3. Non-Natural Use Of Land
For the use to be non-natural, it must be some special use that brings with it increased danger to others. It must not be the ordinary use of land or use as is proper for the general benefit of community.
There are certain exceptions to this rule, which are:
1. Default of the Claimant
If the damage is caused solely by the act or default of the claimant himself, there is no remedy for him.
2 . Consent of the claimant
Where the claimant has expressly or implicitly consented to the presence of the source of danger and there has been no negligence on the part of the defendant, the defendant is not liable.
3 . Act of God
An event which directly and exclusively results from natural causes that could not have been prevented by the exercise of foresight or by the exercise of caution may be called an Act of God. Say, if the escape was unforeseen and without any human intervention, caused by some super natural force, then the defendant will not be liable.
4 . Statutory Authority
An act done under the authority of a statute exempts the defendant from tortious liability. However, the defence cannot be pleaded if the if there is any kind of negligence on the part of the defendant.
5 . Act of Third Party
The rule of strict liability doesn’t apply when the damages are caused due to the act of a stranger, i.e. a person who is not the servant nor is under the control of the defendant. However, due care must be taken by the defendant to avoid the damages if the act of the stranger can be foreseen by the defendant.

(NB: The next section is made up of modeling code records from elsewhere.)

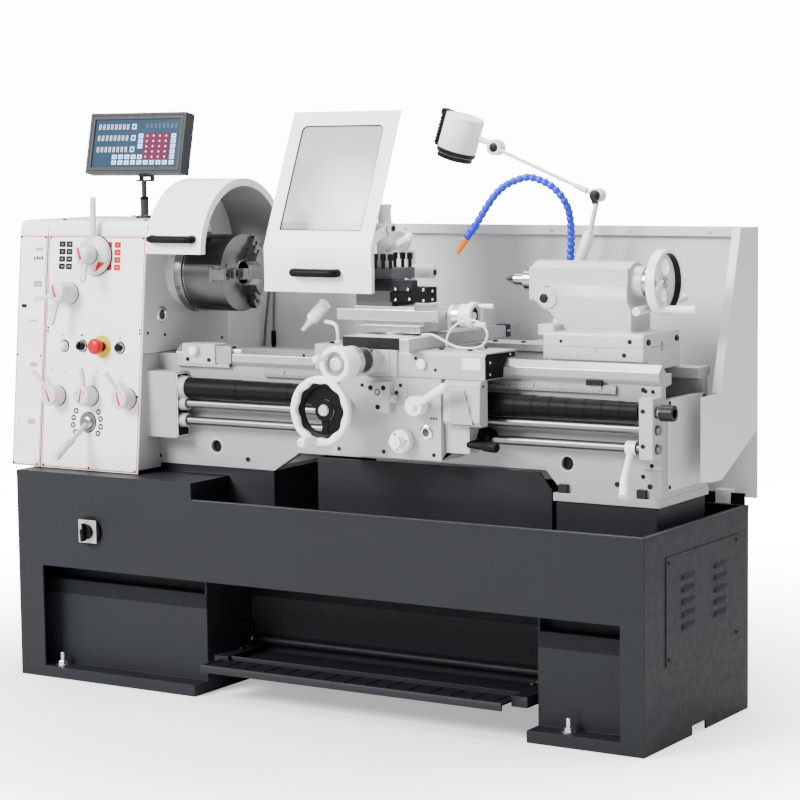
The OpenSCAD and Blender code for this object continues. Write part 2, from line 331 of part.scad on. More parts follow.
base_cabinet();
levelling_bolts();
bed();
gap_bridge();
rack();
headstock_casting();
headstock_cover();
front_panel();
feed_gearbox();
screw_end_bracket();
splash_guard();
dro_mast();
motor();
gear_cover();
spindle();
chuck_body();
chuck_jaw_1();
chuck_jaw_2();
chuck_jaw_3();
chuck_guard();
dro_console();
speed_dial();
speed_lever();
range_dial();
selector_lever_1();
selector_lever_2();
selector_lever_3();
gear_handle();
pump_switch();
jog_button();
emergency_stop();
main_switch();
brake_pedal();
leadscrew();
feed_rod();
control_rod();
screw_cover_left();
screw_cover_right();
saddle();
apron();
apron_handwheel();
half_nut_lever();
feed_knob();
carriage_lever();
cross_slide();
cross_handwheel();
compound_base();
compound_slide();
compound_handwheel();
toolpost();
toolpost_lever();
tool_guard();
tailstock();
quill();
tail_handwheel();
tail_clamp_lever();
lamp_lower_arm();
lamp_upper_arm();
lamp_head();
coolant_hose();
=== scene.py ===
import math, json, random
import bpy, bmesh
from mathutils import Vector, Matrix

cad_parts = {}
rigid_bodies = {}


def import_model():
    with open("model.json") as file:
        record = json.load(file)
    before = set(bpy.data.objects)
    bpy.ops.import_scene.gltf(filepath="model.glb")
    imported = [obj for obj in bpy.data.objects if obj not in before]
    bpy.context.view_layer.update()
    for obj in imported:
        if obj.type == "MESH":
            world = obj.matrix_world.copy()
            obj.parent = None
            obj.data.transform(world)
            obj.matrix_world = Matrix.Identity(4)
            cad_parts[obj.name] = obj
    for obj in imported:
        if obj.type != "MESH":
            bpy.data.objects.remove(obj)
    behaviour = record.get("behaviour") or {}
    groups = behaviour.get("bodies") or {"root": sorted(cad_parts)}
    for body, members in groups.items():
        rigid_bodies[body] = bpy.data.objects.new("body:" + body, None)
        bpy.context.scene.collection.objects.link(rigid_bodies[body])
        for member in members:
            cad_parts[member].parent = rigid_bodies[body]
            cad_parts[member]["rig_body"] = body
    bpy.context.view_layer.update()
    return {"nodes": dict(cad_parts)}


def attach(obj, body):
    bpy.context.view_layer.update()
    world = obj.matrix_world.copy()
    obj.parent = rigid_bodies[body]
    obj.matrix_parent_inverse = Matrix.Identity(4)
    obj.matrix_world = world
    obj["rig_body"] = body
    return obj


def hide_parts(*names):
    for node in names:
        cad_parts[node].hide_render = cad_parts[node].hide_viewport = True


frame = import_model()
OX, OY = 898.0, 230.0            # machine coordinates (mm) to the row frame
AY, AZ = 287.0, 1066.0           # spindle axis
LEAN = math.radians(5.563)
TL = math.tan(LEAN)


def W(p):
    return Vector(((p[0] - OX) / 1000.0, (p[1] - OY) / 1000.0, p[2] / 1000.0))


# ---------------------------------------------------------------- materials
MATS = {}


def _noise(nt, vec, scale, detail=3.0, rough=0.55):
    n = nt.nodes.new("ShaderNodeTexNoise")
    n.inputs["Scale"].default_value = scale
    n.inputs["Detail"].default_value = detail
    n.inputs["Roughness"].default_value = rough
    nt.links.new(vec, n.inputs["Vector"])
    return n.outputs["Fac"]


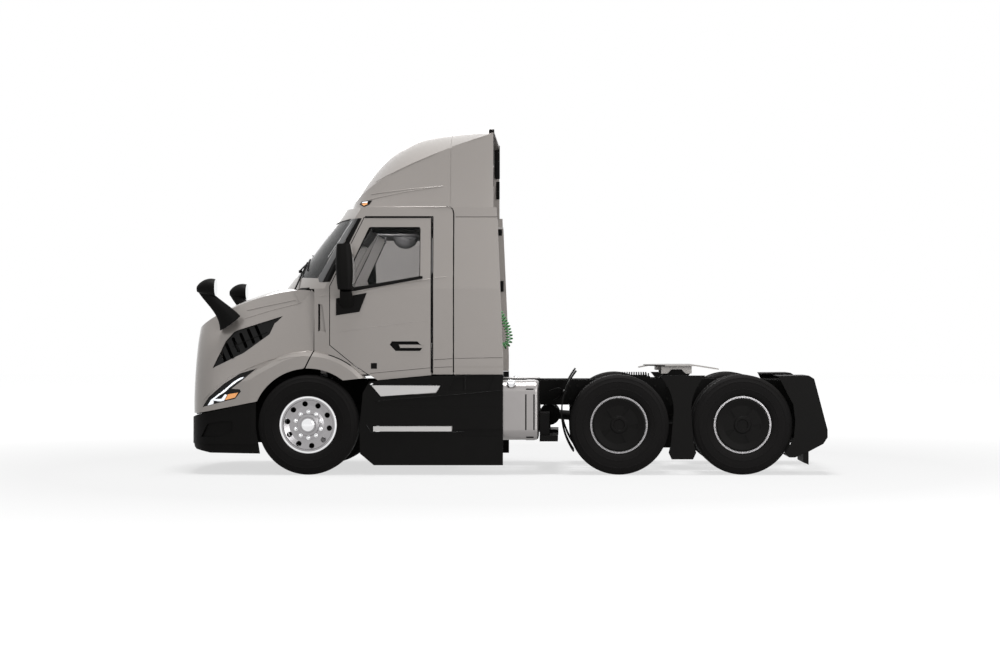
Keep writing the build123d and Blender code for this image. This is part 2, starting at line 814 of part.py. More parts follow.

b) Doctrine of Absolute Liability
The principle of “absolute liability” was first ever applied by the Supreme Court of India in M.C. Mehta v. Union of India (popularly known as Oleum gas leak case). In this case, oleum gas leaked from a fertilizer plant of Shriram Foods and Fertilizers, Delhi and caused damage to several people. A pending public interest litigation (PIL) by M.C. Mehta provided the opportunity to the Court to pass a series of orders dealing with the after-effects of gas leak. In this case, the Court disapproved the application of the principle of strict liability. The Supreme Court opined that:
“an enterprise which is engaged in a hazardous or inherently dangerous industry which poses a potential threat to the health and safety of the persons working in the factory and residing in the surrounding areas owes an absolute and non-delegable duty to the community to ensure that no harm results to anyone on account of hazardous or inherently dangerous nature of the activity which it has undertaken. The enterprise must be held to be under an obligation to provide that the hazardous or inherently dangerous activity in which it is engaged must be conducted with the highest standards of safety and if any harm results on account of such activity, the enterprise must be absolutely liable to compensate for such harm and it should be no answer to the enterprise to say that it had taken all reasonable care and that the harm occurred without any negligence on its part.”